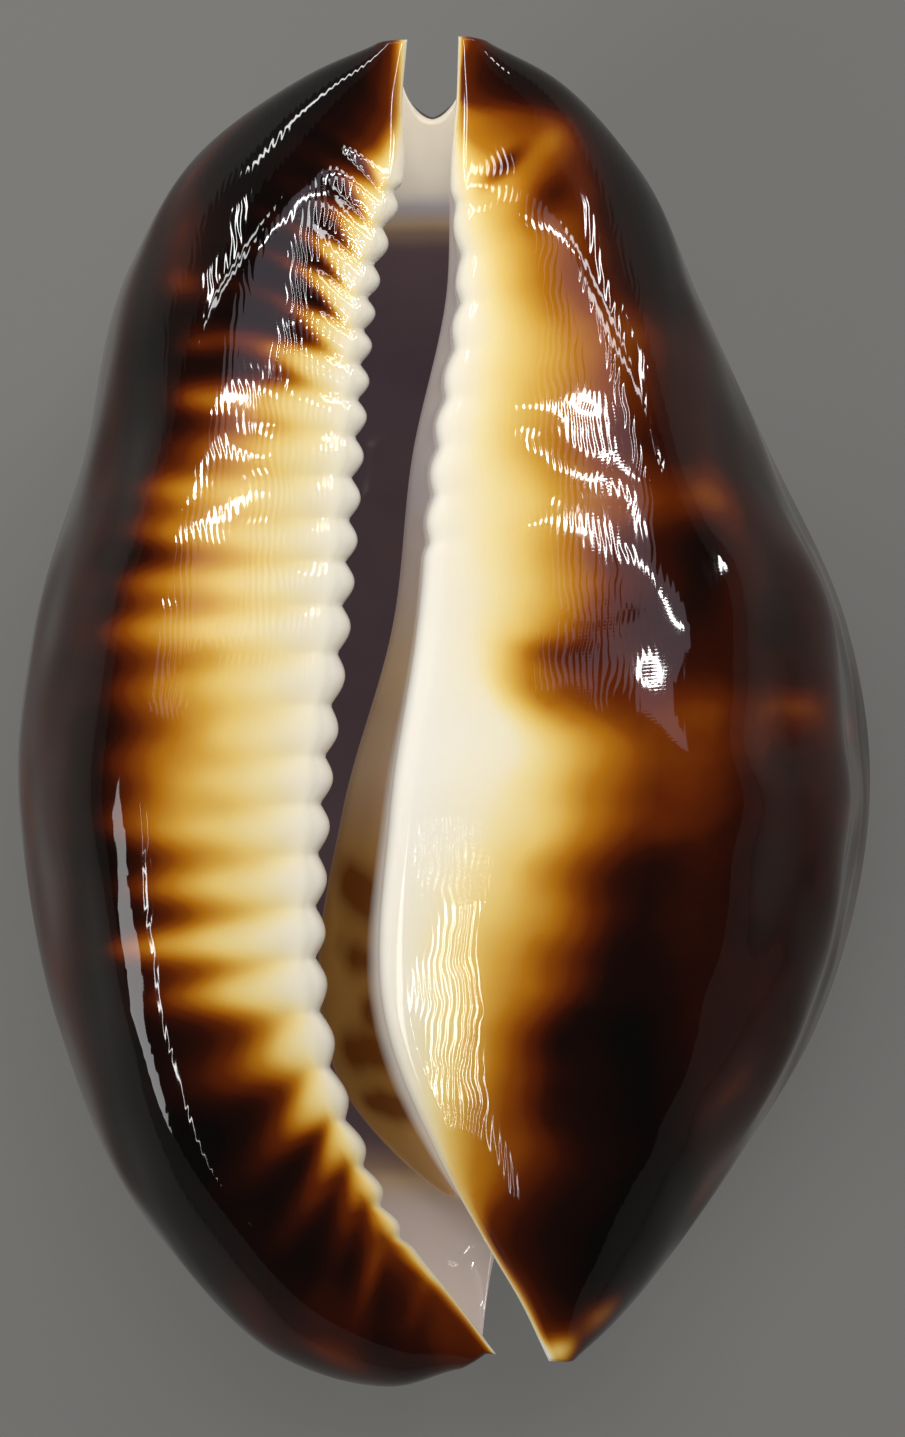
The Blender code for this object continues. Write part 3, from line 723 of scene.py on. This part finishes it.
# %% Build the shell
rows, around = grid.shape[:2]
points = ((grid + place)*to_size).reshape(-1, 3)
quads = join_folds(band_faces(rows, around), fold, rows, around)
used, quads = np.unique(quads, return_inverse=True)
quads = quads.reshape(-1, 4)
a, b, c, d = (points[used][quads[:, i]] for i in range(4))
volume = np.einsum("ij,ij->", a, np.cross(b, c) + np.cross(c, d))/6
if volume < 0:
    quads = quads[:, ::-1]
shell = surface_object("cowrie_enamel", points[used], quads,
                       {key: value.ravel()[used] for key, value in values.items()})
shell.data.shade_smooth()
print("shell:", len(used), "points,", 2*len(quads), "triangles, litres:", round(abs(volume)*1000, 3))

# %% [markdown]
# ## Shader groups
#
# Three effects serve the whole shell. One turns pigment into colour. One makes soft
# clouds, centred on nought, to break up whatever they are added to. The third is the
# fine relief of polished enamel: long low waves that bend a reflection, and close,
# slightly wandering ripples that comb its edge.

# %% Helpers for node trees
NUMBER, VECTOR, COLOUR = "NodeSocketFloat", "NodeSocketVector", "NodeSocketColor"


def new_group(name, inputs, output, kind):
    """An empty node group with one output, its inputs being numbers with usual values,
    or a vector for None; and the nodes in it for both ends."""
    group = bpy.data.node_groups.new(name, "ShaderNodeTree")
    for label, value in inputs.items():
        socket = group.interface.new_socket(
            label, in_out="INPUT", socket_type=VECTOR if value is None else NUMBER)
        if value is not None:
            socket.default_value = value
    group.interface.new_socket(output, in_out="OUTPUT", socket_type=kind)
    return group, group.nodes.new("NodeGroupInput"), group.nodes.new("NodeGroupOutput")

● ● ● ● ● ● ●

- _THE TASK_:
Return all of the data exactly as it reads.

- _RESPONSE TO THE TASK_:
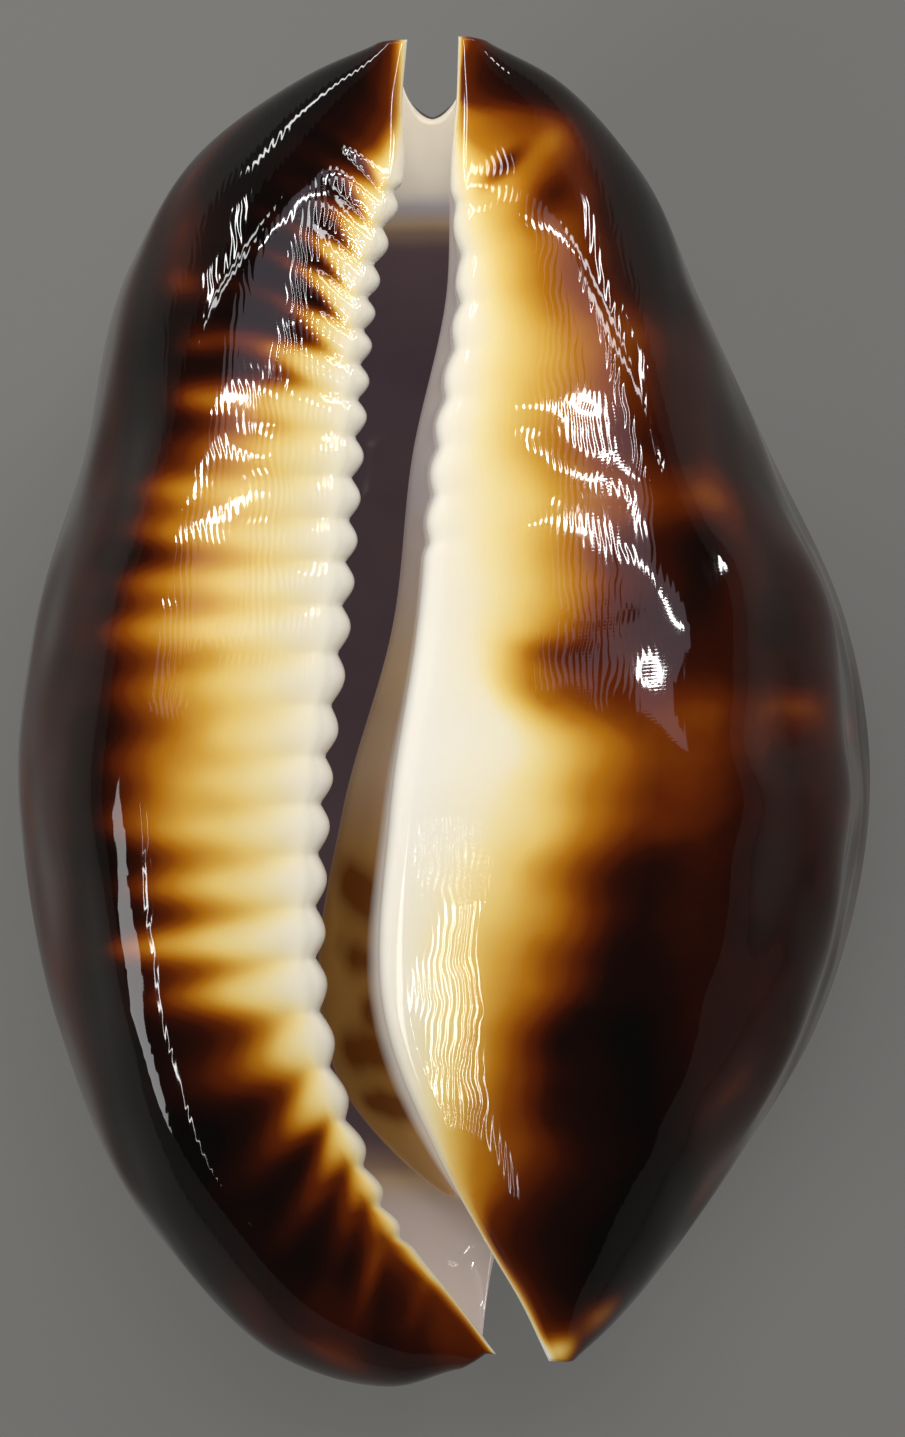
The Blender code for this object continues. Write part 3, from line 723 of scene.py on. This part finishes it.
# %% Build the shell
rows, around = grid.shape[:2]
points = ((grid + place)*to_size).reshape(-1, 3)
quads = join_folds(band_faces(rows, around), fold, rows, around)
used, quads = np.unique(quads, return_inverse=True)
quads = quads.reshape(-1, 4)
a, b, c, d = (points[used][quads[:, i]] for i in range(4))
volume = np.einsum("ij,ij->", a, np.cross(b, c) + np.cross(c, d))/6
if volume < 0:
    quads = quads[:, ::-1]
shell = surface_object("cowrie_enamel", points[used], quads,
                       {key: value.ravel()[used] for key, value in values.items()})
shell.data.shade_smooth()
print("shell:", len(used), "points,", 2*len(quads), "triangles, litres:", round(abs(volume)*1000, 3))

# %% [markdown]
# ## Shader groups
#
# Three effects serve the whole shell. One turns pigment into colour. One makes soft
# clouds, centred on nought, to break up whatever they are added to. The third is the
# fine relief of polished enamel: long low waves that bend a reflection, and close,
# slightly wandering ripples that comb its edge.

# %% Helpers for node trees
NUMBER, VECTOR, COLOUR = "NodeSocketFloat", "NodeSocketVector", "NodeSocketColor"


def new_group(name, inputs, output, kind):
    """An empty node group with one output, its inputs being numbers with usual values,
    or a vector for None; and the nodes in it for both ends."""
    group = bpy.data.node_groups.new(name, "ShaderNodeTree")
    for label, value in inputs.items():
        socket = group.interface.new_socket(
            label, in_out="INPUT", socket_type=VECTOR if value is None else NUMBER)
        if value is not None:
            socket.default_value = value
    group.interface.new_socket(output, in_out="OUTPUT", socket_type=kind)
    return group, group.nodes.new("NodeGroupInput"), group.nodes.new("NodeGroupOutput")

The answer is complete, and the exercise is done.